Session description: Interactions between mineral phase and living organisms affect in multifold ways the composition, functioning and evolution of the Critical Zone. This includes chemical and physical weathering of the rock and soil formation, thus shaping pathways of element and water fluxes in the soil/plant system and development of the vegetation cover. This has broad impacts on landscape shaping and atmospheric composition over geological time scales but also on quality of the soil and water resources at much shorter time scale. The aim of the session is to bring together contributions on the relationships between mineral and soil evolution on one hand and the composition and functioning of the biota on the other. We invite submissions from a wide range of spatial scales, e.g. from the mineral/molecule interface to ecosystem scale, and interdisciplinary approaches. Contributions may deal with the influence of biological processes and/or organic compounds on the weathering reactions, secondary mineral and soil formation processes including aggregation as well as on the formation of flow paths. We particularly welcome contributions on the developments of biotic or abiotic tracers, investigations on processes and rates of mineral/biota interactions as well as their consequences on biogeochemical and water cycles, and feedbacks between those processes and the structure and functioning the soil and ecosystems.
 
Keynote: Friedhelm von Blanckenburg, GFZ German Research Centre for Geosciences, Potsdam, Germany
 

17. Challenges in understanding CZ processes in Africa

Conveners: Harald Kunstmann (KIT IMK-IFU, Garmisch-Partenkirchen), Sylvie Galle (IGE, Grenoble) 
 
Session description: Africa as a whole is facing serious adaptation challenges to global warming. Climate change will significantly affect the regional water cycle and some regions even may become inhabitable. African population is the fastest growing worldwide. It is expected to double by 2050 (UN, 2017), leading to reinforce profound land use changes that have already been witnessed in this region.In addition to the oceans, it is the complex interactions and feedbacks between the land surface and the atmosphere that are driving the African Monsoon system and that are still insufficiently understood.
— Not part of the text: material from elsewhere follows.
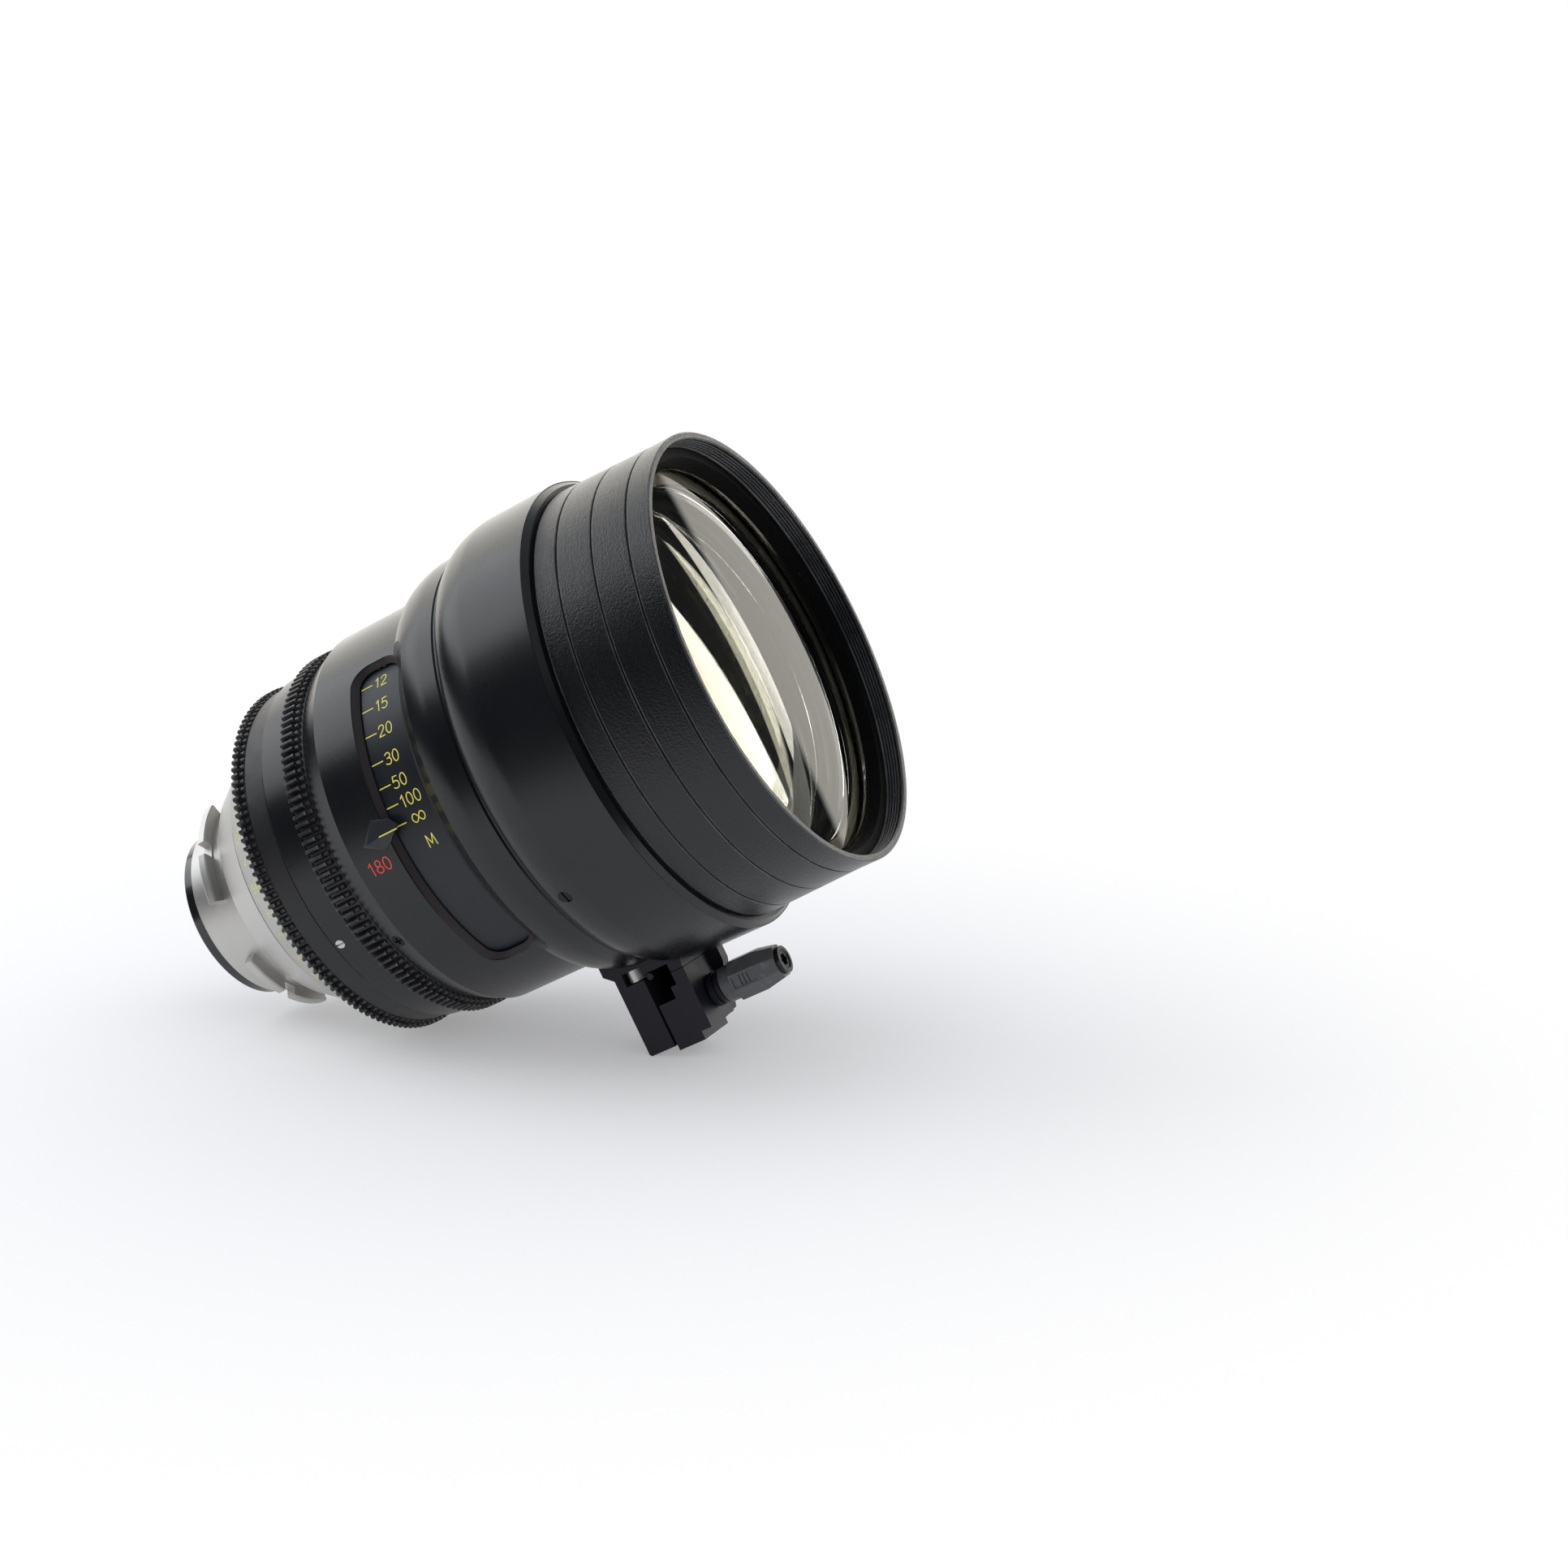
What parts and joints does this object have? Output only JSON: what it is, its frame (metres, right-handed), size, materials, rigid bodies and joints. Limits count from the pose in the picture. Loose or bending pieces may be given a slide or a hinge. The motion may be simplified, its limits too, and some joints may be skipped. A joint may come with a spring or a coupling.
{
  "type": "cinema prime lens",
  "caption": "Large-fronted 180 mm cinema prime lens with a steel bayonet mount, iris and focus gear rings, a scale window, a deep front hood and a clamp foot below.",
  "frame": {"origin": "centre of the bayonet mount's seat, on the optical axis", "axes": "+X along the optical axis towards the front glass, +Z the top of the lens, opposite the support foot"},
  "size_m": [0.1953, 0.136, 0.1593],
  "materials": {
    "barrel_black": "satin",
    "gear_black": "satin",
    "scale_dark": "matte",
    "scale_grey": "satin",
    "gloss_black": "gloss",
    "mount_steel": "satin",
    "screw_steel": "satin",
    "screw_black": "satin",
    "screw_zinc": "satin",
    "inner_black": "matte",
    "blade_steel": "matte",
    "glide_plastic": "satin",
    "optical_glass": "polished",
    "foot_black": "satin",
    "knob_plastic": "matte"
  },
  "bodies": {
    "lens": {"rear_baffle_ring": "gloss_black", "pl_mount": "mount_steel", "mount_screws": "screw_steel", "mount_shim": "mount_steel", "rear_cell": "inner_black", "rear_glass": "optical_glass", "rear_spacer": "inner_black", "rear_inner_glass": "optical_glass", "iris_carrier": "inner_black", "iris_cover": "inner_black", "rear_band": "barrel_black", "rear_band_screws": "screw_steel", "guide_tube": "inner_black", "main_barrel": "barrel_black", "barrel_screws": "screw_black", "glide_ring": "glide_plastic", "index_wedge": "barrel_black", "front_housing": "barrel_black", "housing_screws": "screw_black", "front_hood": "barrel_black", "front_cell": "inner_black", "front_glass": "optical_glass", "front_spacer": "inner_black", "second_glass": "optical_glass", "front_retainer": "inner_black", "light_baffle": "inner_black", "foot_saddle": "foot_black", "foot_bolts": "screw_zinc", "foot_cross_pin": "screw_steel"},
    "iris": {"iris_ring": "gear_black", "iris_scale_ring": "scale_grey", "iris_drive_ring": "inner_black", "iris_drive_pin": "screw_steel"},
    "blade_1": {"iris_blade_1": "blade_steel"},
    "blade_2": {"iris_blade_2": "blade_steel"},
    "blade_3": {"iris_blade_3": "blade_steel"},
    "blade_4": {"iris_blade_4": "blade_steel"},
    "blade_5": {"iris_blade_5": "blade_steel"},
    "blade_6": {"iris_blade_6": "blade_steel"},
    "blade_7": {"iris_blade_7": "blade_steel"},
    "blade_8": {"iris_blade_8": "blade_steel"},
    "focus": {"focus_ring": "gear_black", "focus_sleeve": "scale_dark"},
    "focus_group": {"focus_cell": "inner_black", "cam_rollers": "screw_steel", "focus_rear_glass": "optical_glass", "focus_spacer": "inner_black", "focus_front_glass": "optical_glass", "focus_retainer": "inner_black"},
    "jaw": {"clamp_jaw": "foot_black"},
    "knob": {"clamp_screw": "screw_steel", "clamp_collar": "foot_black", "clamp_knob": "knob_plastic", "knob_cap": "screw_black", "knob_end_screw": "screw_black"}
  },
  "joints": [
    {"name": "focus_turn", "type": "hinge", "parent": "lens", "child": "focus", "pos_m": [0.0535, 0, 0], "axis": [1, 0, 0], "range_deg": [0, 120]},
    {"name": "focus_slide", "type": "slide", "parent": "lens", "child": "focus_group", "axis": [1, 0, 0], "range_m": [0, 0.014]},
    {"name": "iris_turn", "type": "hinge", "parent": "lens", "child": "iris", "pos_m": [0.0355, 0, 0], "axis": [1, 0, 0], "range_deg": [0, 90]},
    {"name": "blade_1_turn", "type": "hinge", "parent": "lens", "child": "blade_1", "pos_m": [0.02255, -0.00121, 0.03458], "axis": [1, 0, 0], "range_deg": [0, 38]},
    {"name": "blade_2_turn", "type": "hinge", "parent": "lens", "child": "blade_2", "pos_m": [0.02295, -0.02531, 0.0236], "axis": [1, 0, 0], "range_deg": [0, 38]},
    {"name": "blade_3_turn", "type": "hinge", "parent": "lens", "child": "blade_3", "pos_m": [0.02335, -0.03458, -0.00121], "axis": [1, 0, 0], "range_deg": [0, 38]},
    {"name": "blade_4_turn", "type": "hinge", "parent": "lens", "child": "blade_4", "pos_m": [0.02375, -0.0236, -0.02531], "axis": [1, 0, 0], "range_deg": [0, 38]},
    {"name": "blade_5_turn", "type": "hinge", "parent": "lens", "child": "blade_5", "pos_m": [0.02415, 0.00121, -0.03458], "axis": [1, 0, 0], "range_deg": [0, 38]},
    {"name": "blade_6_turn", "type": "hinge", "parent": "lens", "child": "blade_6", "pos_m": [0.02455, 0.02531, -0.0236], "axis": [1, 0, 0], "range_deg": [0, 38]},
    {"name": "blade_7_turn", "type": "hinge", "parent": "lens", "child": "blade_7", "pos_m": [0.02495, 0.03458, 0.00121], "axis": [1, 0, 0], "range_deg": [0, 38]},
    {"name": "blade_8_turn", "type": "hinge", "parent": "lens", "child": "blade_8", "pos_m": [0.02535, 0.0236, 0.02531], "axis": [1, 0, 0], "range_deg": [0, 38]},
    {"name": "clamp_turn", "type": "hinge", "parent": "jaw", "child": "knob", "pos_m": [0.1187, 0, -0.079], "axis": [1, 0, 0], "range_deg": [0, 1350]},
    {"name": "clamp_slide", "type": "slide", "parent": "lens", "child": "jaw", "axis": [1, 0, 0], "range_m": [0, 0.003]}
  ],
  "couplings": [
    {"joint": "focus_slide", "follows": "focus_turn", "m_per_rad": 0.0066845},
    {"joint": "blade_1_turn", "follows": "iris_turn", "ratio": 0.42222},
    {"joint": "blade_2_turn", "follows": "iris_turn", "ratio": 0.42222},
    {"joint": "blade_3_turn", "follows": "iris_turn", "ratio": 0.42222},
    {"joint": "blade_4_turn", "follows": "iris_turn", "ratio": 0.42222},
    {"joint": "blade_5_turn", "follows": "iris_turn", "ratio": 0.42222},
    {"joint": "blade_6_turn", "follows": "iris_turn", "ratio": 0.42222},
    {"joint": "blade_7_turn", "follows": "iris_turn", "ratio": 0.42222},
    {"joint": "blade_8_turn", "follows": "iris_turn", "ratio": 0.42222}
  ]
}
And yet, they will likely play a major role in modulating the impact of the global increase of GHG on the climate of various African regions, with possible major consequences on both food and water security. Environmental decision-making will become more challenging in this fast-evolving context, with high stakes for the population well-being. Arbitrating between different land use practices with the aim of mitigating the environmental and socio-economic impacts of a rapidly evolving climate and population requires to apprehend as precisely as possible the trajectories of the socio-eco systems over a large range of scales. Reliable observations and adapted modelling approaches of the critical zone are a key element in this respect. This session encourages abstracts on interdisciplinary studies of the critical zone, aiming at increased understanding of the physical land surface and subsurface processes occurring in Africa. Both observation and modelling based studies are foreseen. Compartment crossing approaches are particularly invited, likewise case studies on the interaction of CZ with climate and their consequences, including societal impacts.